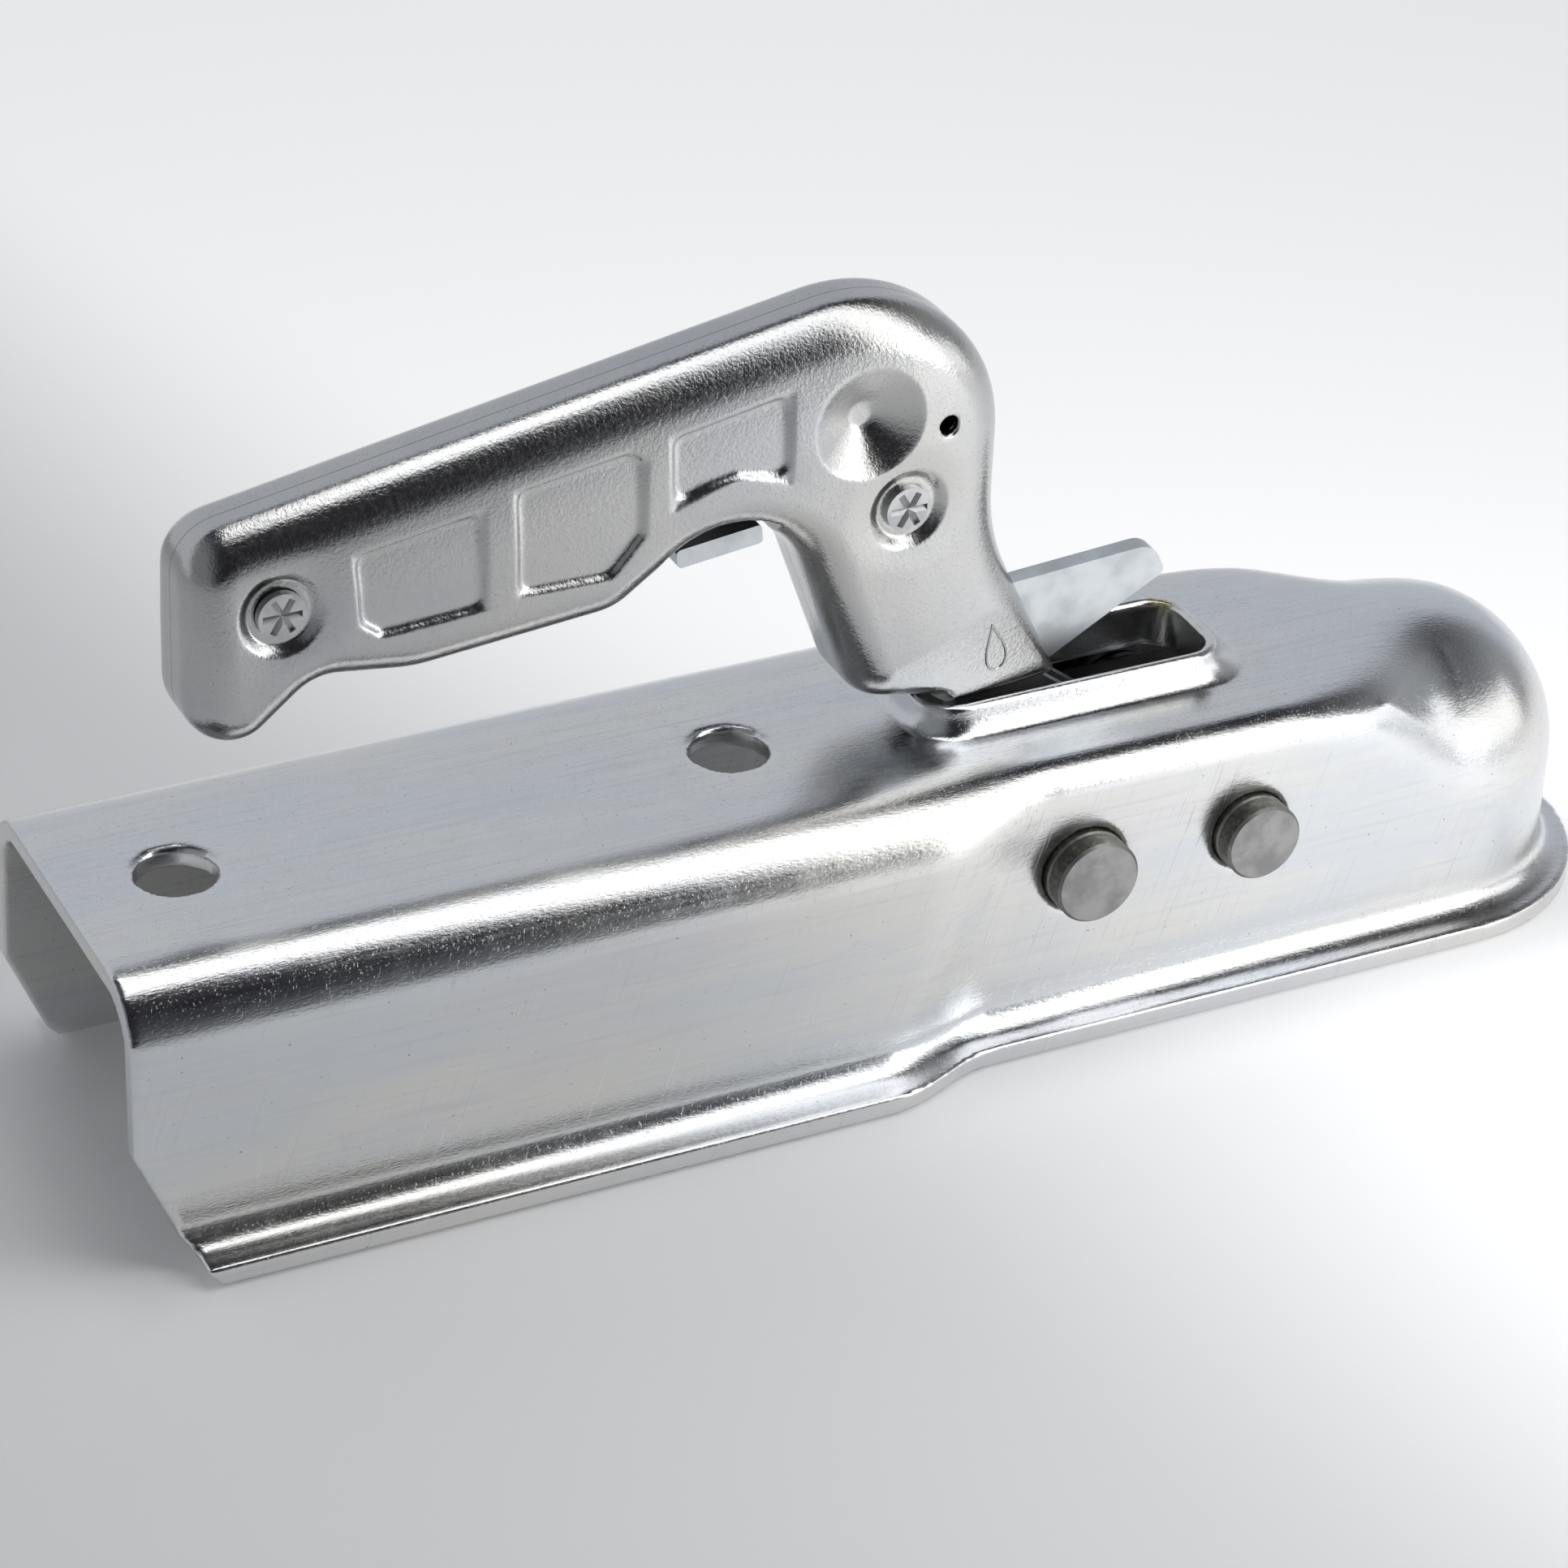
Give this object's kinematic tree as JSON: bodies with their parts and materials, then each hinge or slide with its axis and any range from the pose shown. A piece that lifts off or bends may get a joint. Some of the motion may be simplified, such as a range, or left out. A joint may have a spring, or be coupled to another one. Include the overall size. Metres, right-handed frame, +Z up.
{
  "type": "trailer coupling head",
  "caption": "Pressed steel coupling head that closes over a towing ball, with a raised lever handle, finger release, sliding ball jaw and a channel bolted to a square drawbar.",
  "frame": {"origin": "centre of the towing ball that the head closes over", "axes": "+X towards the nose, +Z up out of the rim plane, +Y to the far side; the handle lies above the rear channel"},
  "size_m": [0.296, 0.0852, 0.1394],
  "materials": {
    "body_zinc": "pressed sheet, bright zinc plated, brushed streaks",
    "handle_zinc": "pressed sheet, bright zinc plated, faint orange peel",
    "pin_steel": "turned steel, matt grey",
    "rivet_steel": "formed steel head, satin",
    "inner_steel": "stamped steel, dull zinc",
    "lever_zinc": "stamped steel, matt bluish zinc",
    "spring_steel": "oiled spring wire"
  },
  "bodies": {
    "housing": {"coupling_body": "body_zinc", "front_pivot_pin": "pin_steel", "rear_latch_pin": "pin_steel", "rear_sleeve_near": "inner_steel", "rear_sleeve_far": "inner_steel", "jaw_spring_near": "spring_steel", "jaw_spring_far": "spring_steel"},
    "jaw": {"ball_jaw": "inner_steel", "jaw_drive_pin": "pin_steel"},
    "handle": {"handle_shell_near": "handle_zinc", "handle_shell_far": "handle_zinc", "grip_rivet": "rivet_steel", "leg_rivet": "rivet_steel", "grip_spacer": "inner_steel", "lever_bush": "inner_steel", "cam_plate_near": "inner_steel", "cam_plate_far": "inner_steel", "cam_bush": "inner_steel", "cam_washer_near": "inner_steel", "cam_washer_far": "inner_steel", "lever_spring": "spring_steel"},
    "finger_lever": {"finger_lever": "lever_zinc"}
  },
  "joints": [
    {"name": "handle_hinge", "type": "hinge", "parent": "housing", "child": "handle", "pos_m": [-0.0484, 0, 0.0083], "axis": [0, 1, 0], "range_deg": [0, 50], "stiffness_Nm_per_rad": 0.3, "springref_deg": -20.05},
    {"name": "jaw_slide", "type": "slide", "parent": "housing", "child": "jaw", "axis": [-1, 0, 0], "range_m": [0, 0.01213], "deforming": ["jaw_spring_near", "jaw_spring_far"]},
    {"name": "release_hinge", "type": "hinge", "parent": "handle", "child": "finger_lever", "pos_m": [-0.1112, 0, 0.0765], "axis": [0, 1, 0], "range_deg": [0, 5], "stiffness_Nm_per_rad": 0.5, "springref_deg": -11.46, "deforming": ["lever_spring"]}
  ],
  "couplings": [
    {"joint": "jaw_slide", "follows": "handle_hinge", "m_per_rad": 0.013893}
  ]
}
________________
▸ **BRIEF**:
Repeat the material above in full, quoting it exactly.

▸ **EXERCISE RESULT**:
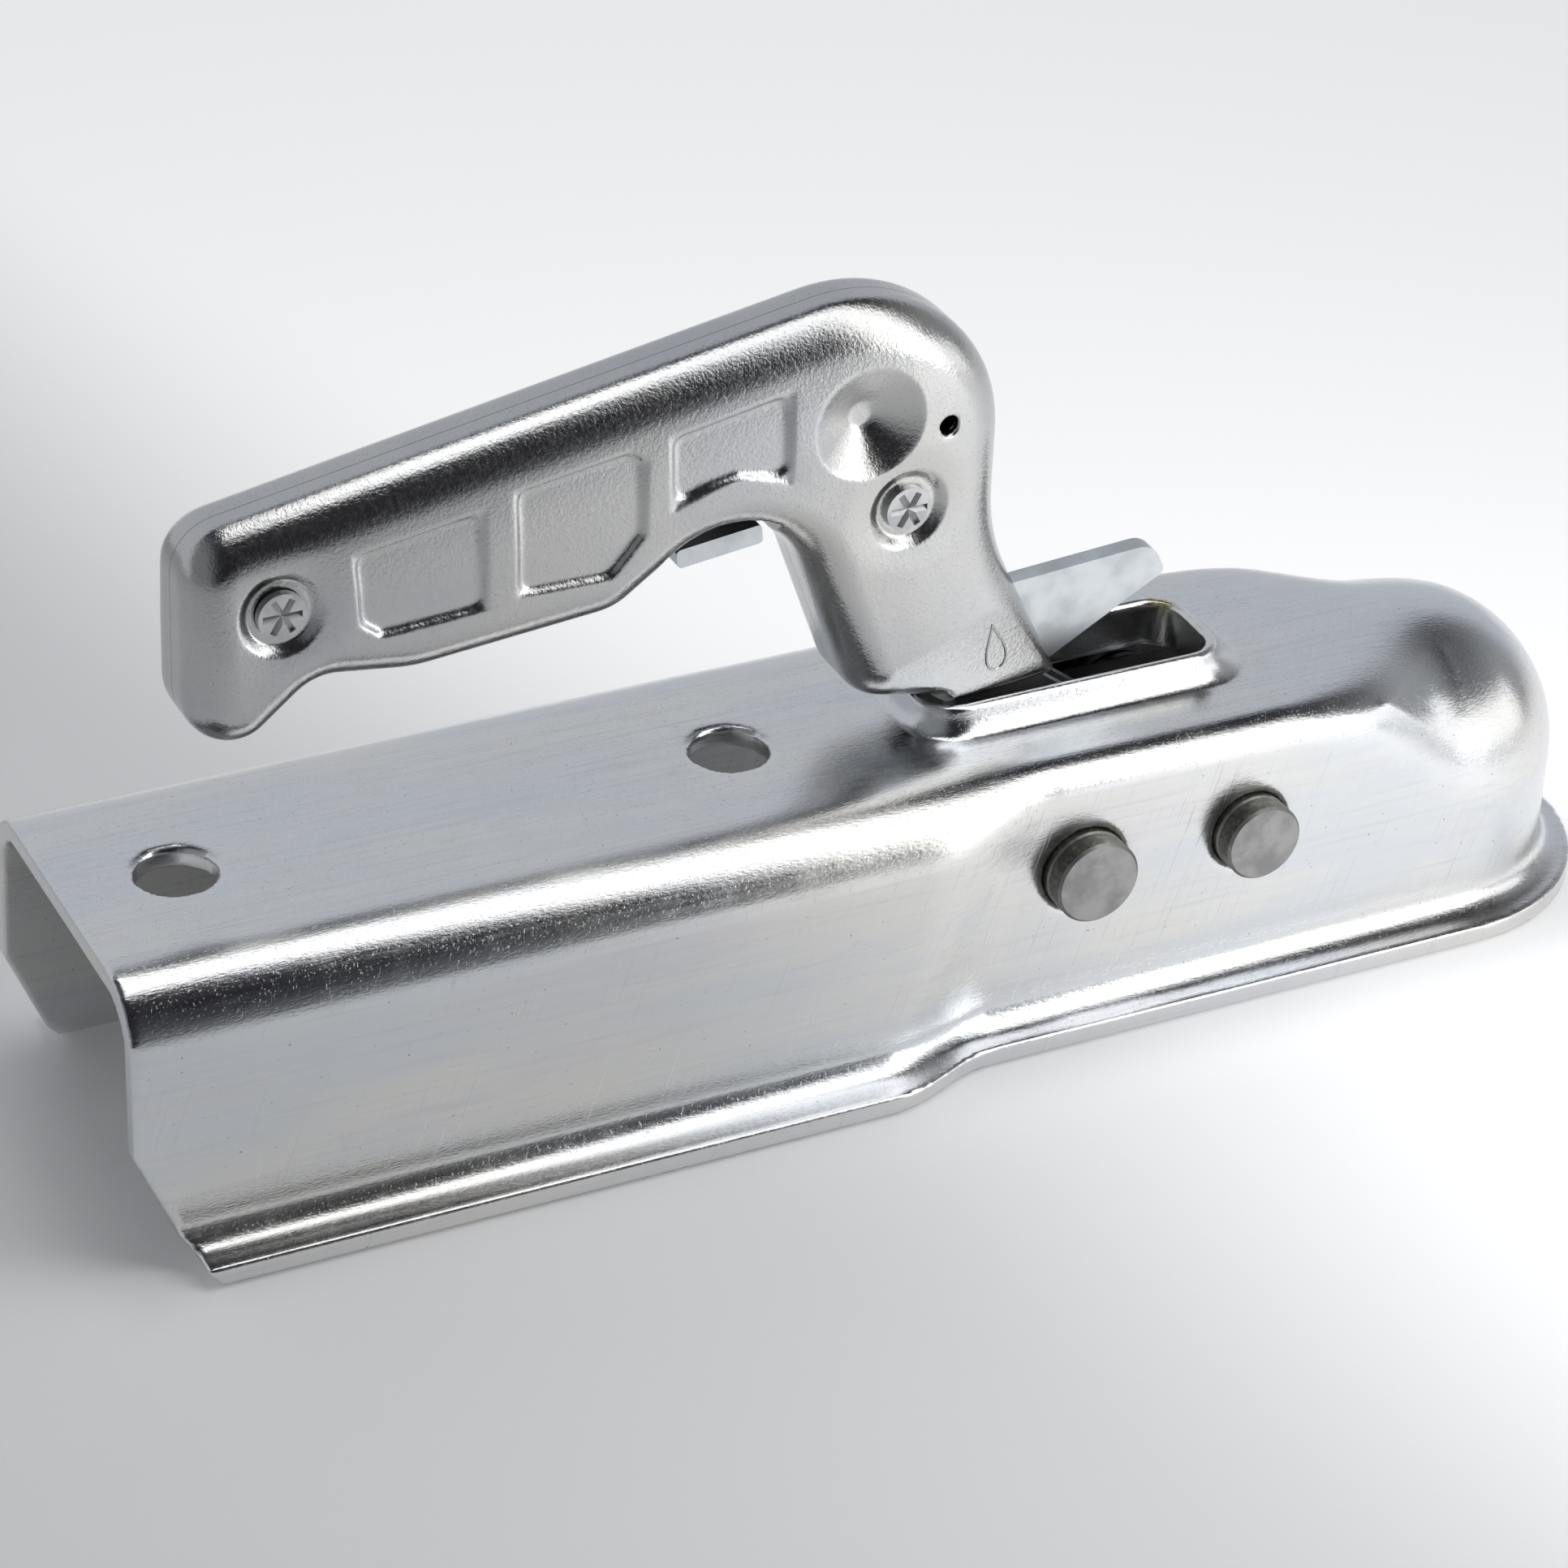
Give this object's kinematic tree as JSON: bodies with their parts and materials, then each hinge or slide with its axis and any range from the pose shown. A piece that lifts off or bends may get a joint. Some of the motion may be simplified, such as a range, or left out. A joint may have a spring, or be coupled to another one. Include the overall size. Metres, right-handed frame, +Z up.
{
  "type": "trailer coupling head",
  "caption": "Pressed steel coupling head that closes over a towing ball, with a raised lever handle, finger release, sliding ball jaw and a channel bolted to a square drawbar.",
  "frame": {"origin": "centre of the towing ball that the head closes over", "axes": "+X towards the nose, +Z up out of the rim plane, +Y to the far side; the handle lies above the rear channel"},
  "size_m": [0.296, 0.0852, 0.1394],
  "materials": {
    "body_zinc": "pressed sheet, bright zinc plated, brushed streaks",
    "handle_zinc": "pressed sheet, bright zinc plated, faint orange peel",
    "pin_steel": "turned steel, matt grey",
    "rivet_steel": "formed steel head, satin",
    "inner_steel": "stamped steel, dull zinc",
    "lever_zinc": "stamped steel, matt bluish zinc",
    "spring_steel": "oiled spring wire"
  },
  "bodies": {
    "housing": {"coupling_body": "body_zinc", "front_pivot_pin": "pin_steel", "rear_latch_pin": "pin_steel", "rear_sleeve_near": "inner_steel", "rear_sleeve_far": "inner_steel", "jaw_spring_near": "spring_steel", "jaw_spring_far": "spring_steel"},
    "jaw": {"ball_jaw": "inner_steel", "jaw_drive_pin": "pin_steel"},
    "handle": {"handle_shell_near": "handle_zinc", "handle_shell_far": "handle_zinc", "grip_rivet": "rivet_steel", "leg_rivet": "rivet_steel", "grip_spacer": "inner_steel", "lever_bush": "inner_steel", "cam_plate_near": "inner_steel", "cam_plate_far": "inner_steel", "cam_bush": "inner_steel", "cam_washer_near": "inner_steel", "cam_washer_far": "inner_steel", "lever_spring": "spring_steel"},
    "finger_lever": {"finger_lever": "lever_zinc"}
  },
  "joints": [
    {"name": "handle_hinge", "type": "hinge", "parent": "housing", "child": "handle", "pos_m": [-0.0484, 0, 0.0083], "axis": [0, 1, 0], "range_deg": [0, 50], "stiffness_Nm_per_rad": 0.3, "springref_deg": -20.05},
    {"name": "jaw_slide", "type": "slide", "parent": "housing", "child": "jaw", "axis": [-1, 0, 0], "range_m": [0, 0.01213], "deforming": ["jaw_spring_near", "jaw_spring_far"]},
    {"name": "release_hinge", "type": "hinge", "parent": "handle", "child": "finger_lever", "pos_m": [-0.1112, 0, 0.0765], "axis": [0, 1, 0], "range_deg": [0, 5], "stiffness_Nm_per_rad": 0.5, "springref_deg": -11.46, "deforming": ["lever_spring"]}
  ],
  "couplings": [
    {"joint": "jaw_slide", "follows": "handle_hinge", "m_per_rad": 0.013893}
  ]
}